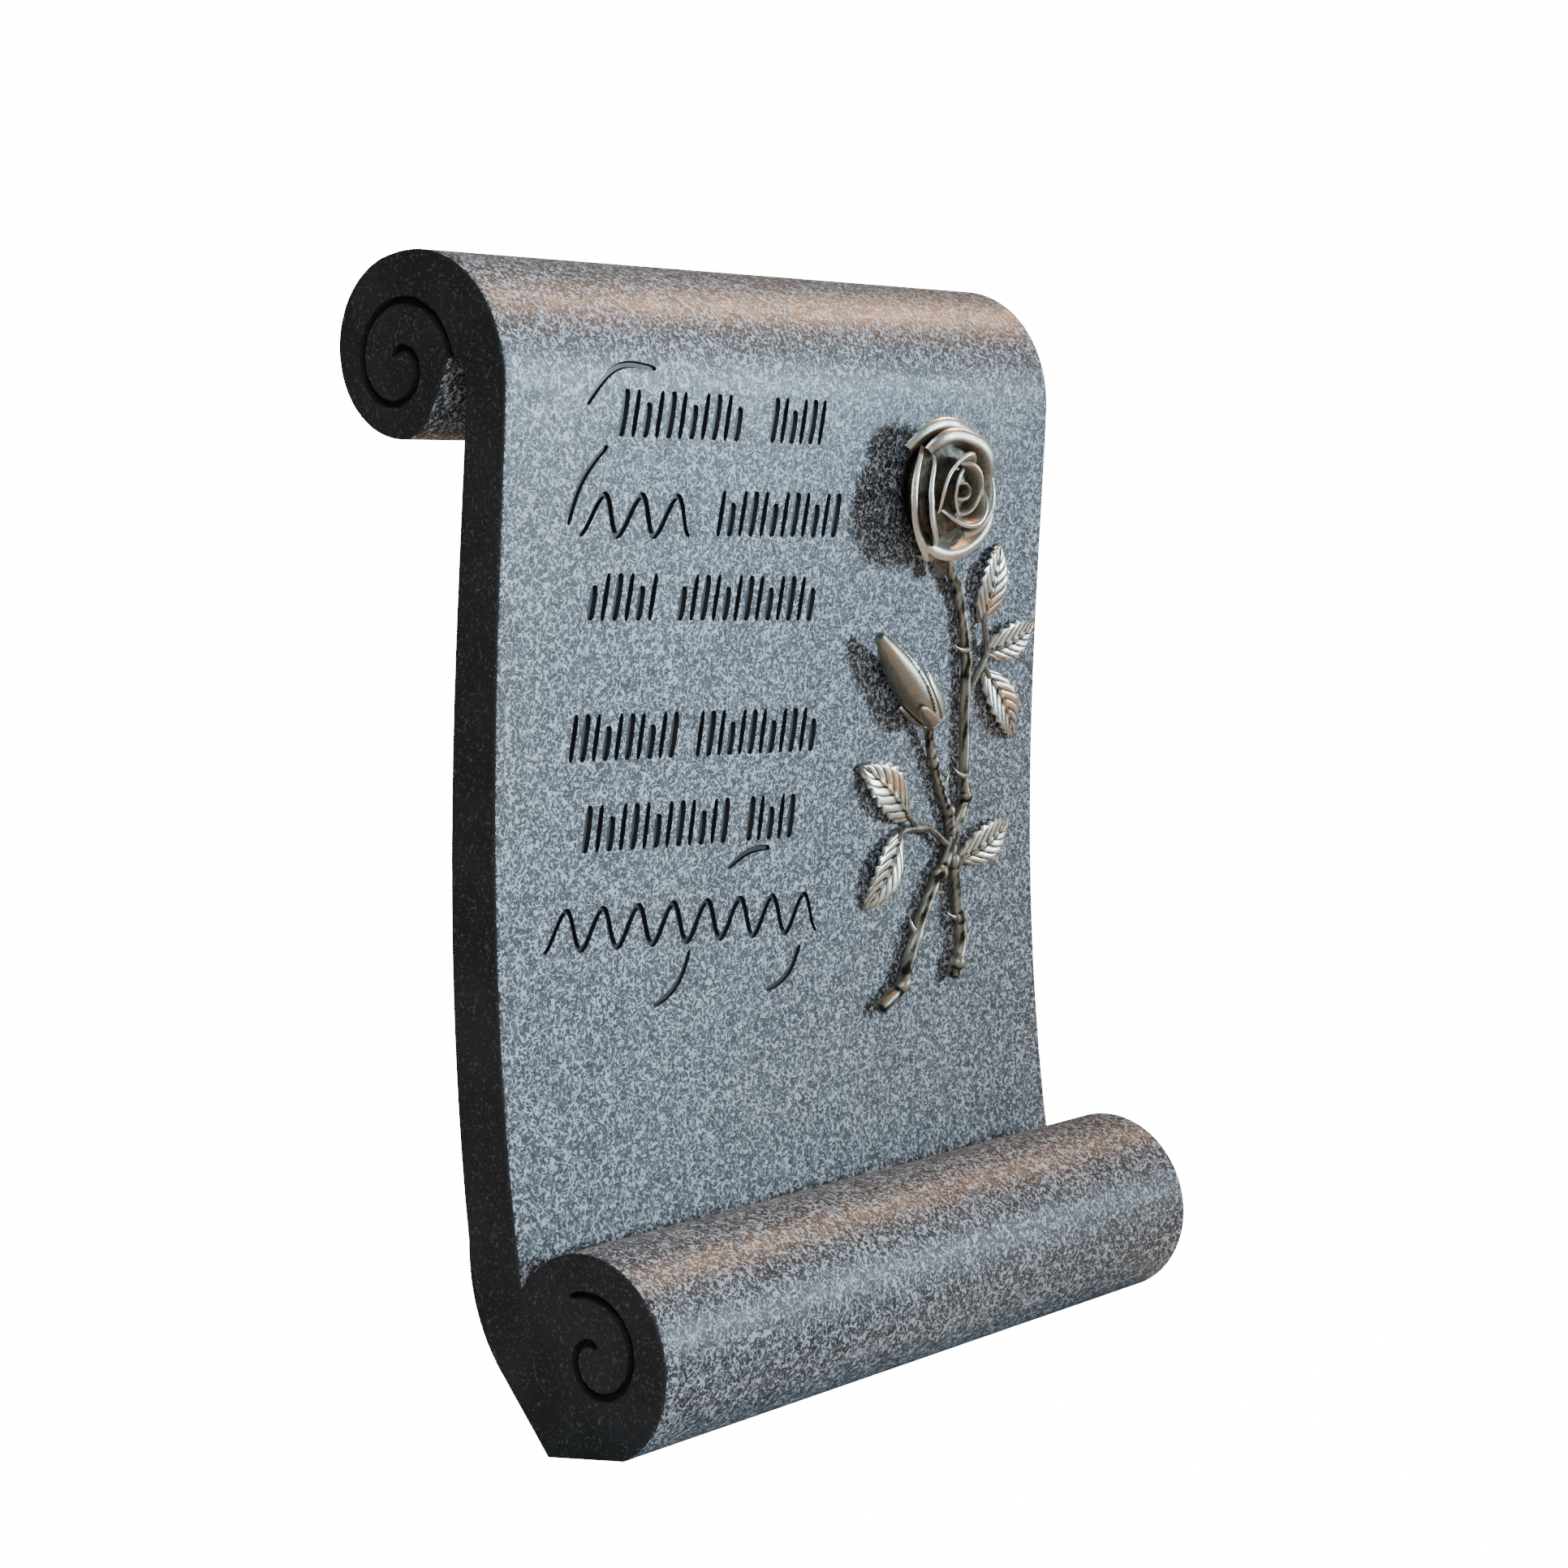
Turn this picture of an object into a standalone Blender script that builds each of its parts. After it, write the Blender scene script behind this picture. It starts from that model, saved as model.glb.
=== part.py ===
"""Graveside plaque cast as an open scroll, with a raised spray of roses on its front.

The scroll's outline is drawn in its own plane, with the lower roll's centre as the origin,
y towards the back and z up the sheet. It is then leaned forward onto its flat underside,
which puts its weight over that flat. The part's frame has its origin at the centre of the
underside, X along the rolls and the front towards -Y.
"""
import math
from typing import NamedTuple

import bmesh
import bpy
import numpy as np
from mathutils import Vector
from mathutils.geometry import interpolate_bezier

# Scroll, in metres
WIDTH = 0.1904
ROLL_RISE = 0.2081
UPPER_ROLL_SET_BACK = 0.0483
UPPER_ROLL_RADIUS = 0.0195
UPPER_OPEN_RADIUS = 0.0315
LOWER_ROLL_RADIUS = 0.0219
SHEET_TOP_THICKNESS = 0.0115
SHEET_FOOT_THICKNESS = 0.0145
SHEET_BOW = 0.0055
BEND_RISE = 0.0200
CLEFT_WIDTH = 0.0045
CLEFT_DEPTH = 0.0175
CLEFT_BEND = (0.26, 0.45)
CLEFT_MOUTH = 0.50

# Stance
FORWARD_LEAN = math.radians(8.0)
UNDERSIDE_CUT = 0.0010
FOOT_DEPTH = 0.0214

# Shape of the curl, as angles and powers
UPPER_OPEN_START = math.radians(80.0)
UPPER_OPEN_END = math.radians(196.0)
LOWER_OPEN_START = math.radians(-47.0)
CREASE_ANGLE = math.radians(32.0)
CURL_POWER = 1.6
BOW_SKEW = 1.25

# Spiral grooves on the side faces
GROOVE_WIDTH = 0.0016
GROOVE_DEPTH = 0.0016
GROOVE_PITCH = 0.0102
UPPER_GROOVE_TURNS = 1.33
UPPER_GROOVE_LEAD = 0.04
LOWER_GROOVE_TURNS = 1.13
LOWER_GROOVE_RADIUS = 0.0136
UPPER_GROOVE_OFFSET = (0.0012, -0.0038)
LOWER_GROOVE_OFFSET = (-0.0022, 0.0006)
LOWER_GROOVE_START = math.radians(61.0)

# Engraved rows
STROKE_WIDTH = 0.0014
BAR_WIDTHS = (0.0018, 0.0012, 0.0018, 0.0012)
BAR_HEIGHTS = (1.00, 1.00, 0.74, 1.00)
STROKE_DEPTH = 0.0010
FLOURISH_DEPTH = 0.0008
STROKE_PITCH = 0.0037
STROKE_SLANT = 0.18
CAPITAL_HEIGHT = 0.0101
WAVE_STEPS = 9
ARC_STEPS = 6
CUT_CLEARANCE = 0.0010

# Spray
SEAT_GAP = 0.0003
SPRAY_FROM_RIGHT = 0.0361
SPRAY_RISE = 0.0935

# Stems, stalks and thorns
STEM_FOOT_RADIUS = 0.0017
STEM_TOP_RADIUS = 0.0011
KNOT_SWELL = 1.12
KNOT_SPACING = 5
NECK_SHARE = 0.17
NECK_REACH = 0.5
TWIG_RADIUS = 0.0008
TWIG_REACH = 0.12
THORN_LENGTH = 0.0032
THORN_SLANT = 0.5

# Leaves
LEAF_THICKNESS = 0.0013
LEAF_LIFT = 0.0010
LEAF_RIB = 0.0006
LEAF_FOLD = 0.0012
LEAF_TEETH = 5
LEAF_NOTCH = 0.82
LEAF_SWEEP = 0.05
LEAF_END = 0.02
LEAF_BROADEST = 0.8
LEAF_FULLNESS = 0.75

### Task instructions
Extract the first line above and each line after it up to and including the one with "on its front.", please, exactly and with nothing else.

### Answer below
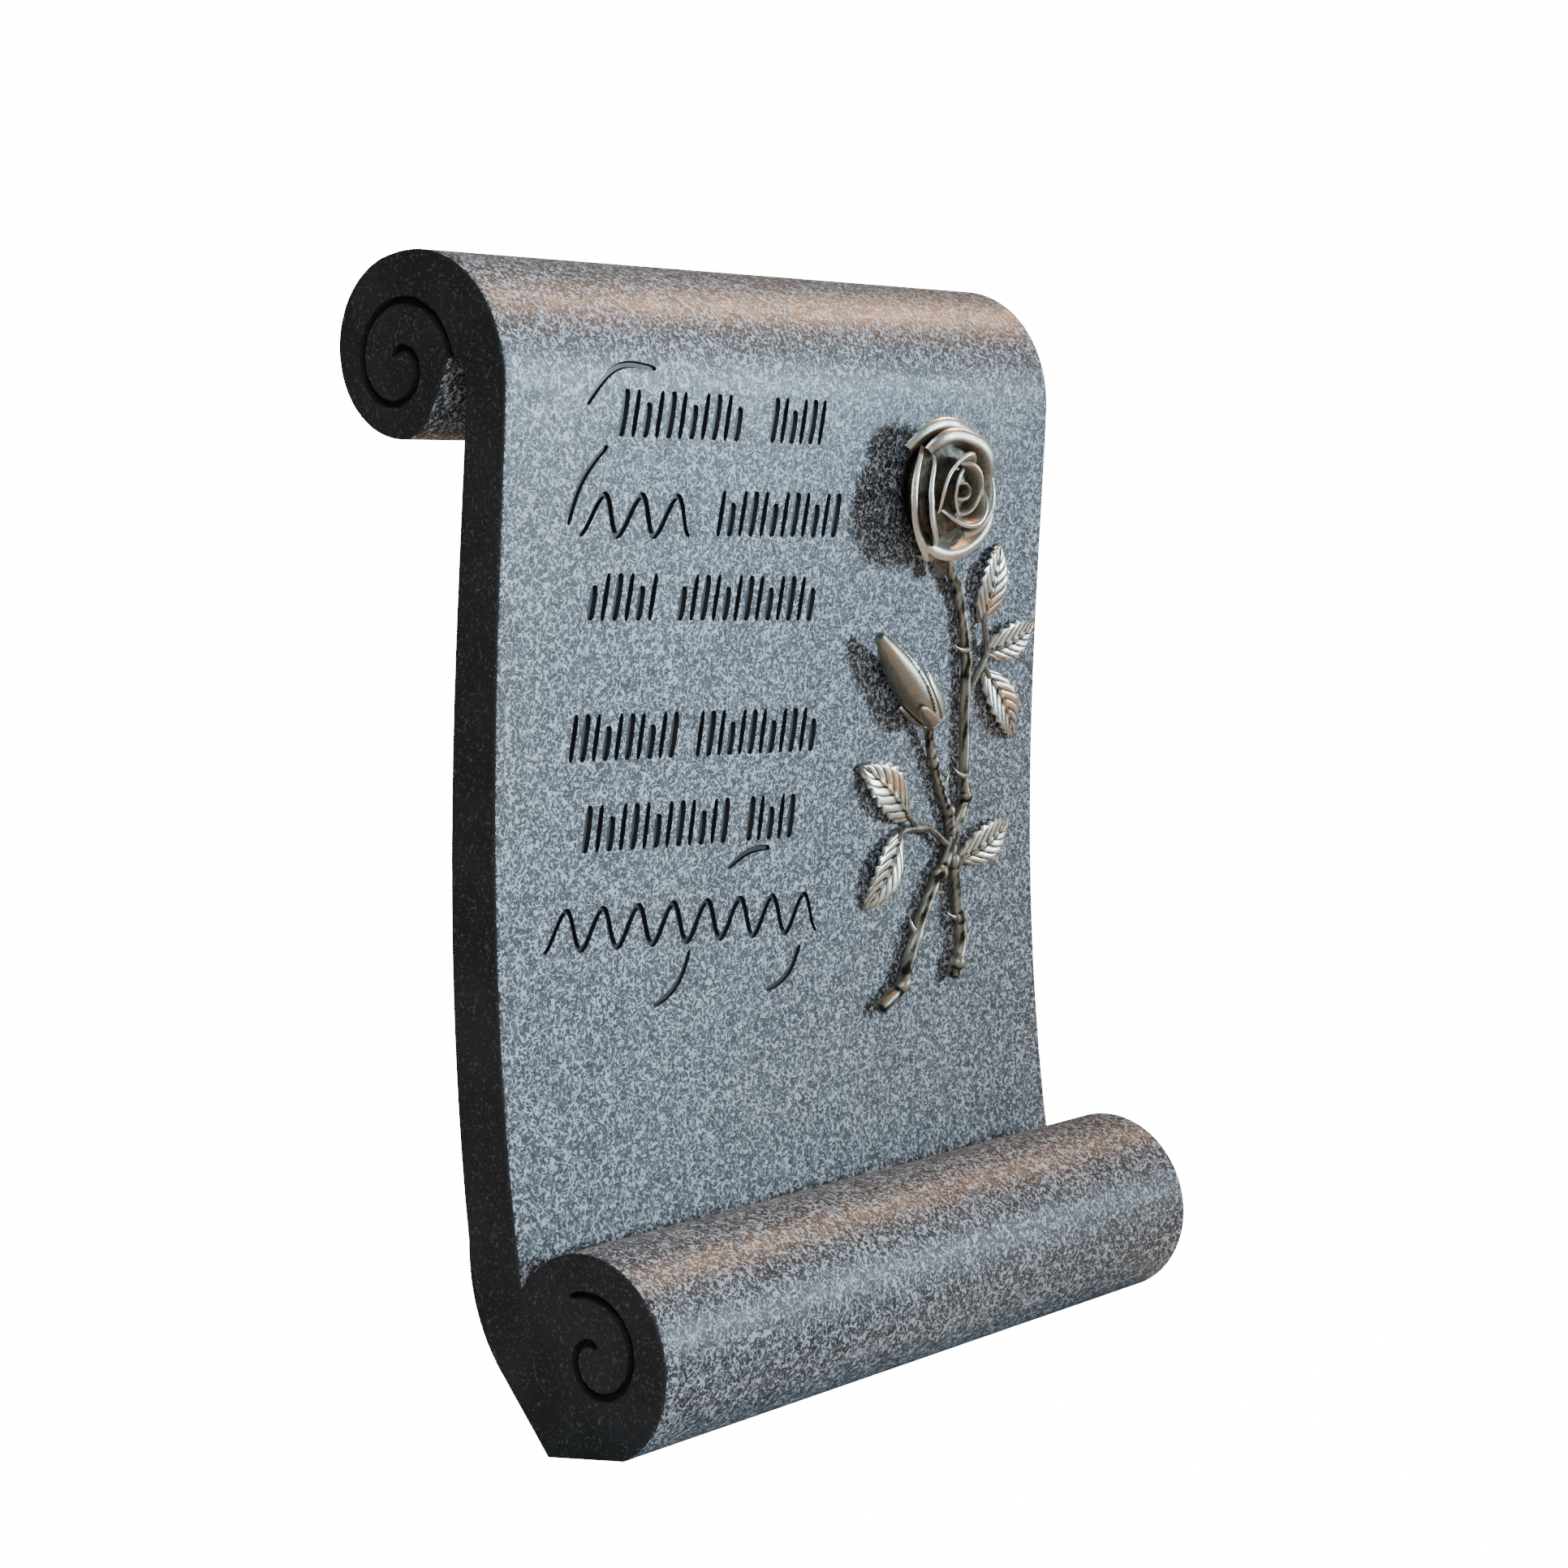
Turn this picture of an object into a standalone Blender script that builds each of its parts. After it, write the Blender scene script behind this picture. It starts from that model, saved as model.glb.
=== part.py ===
"""Graveside plaque cast as an open scroll, with a raised spray of roses on its front.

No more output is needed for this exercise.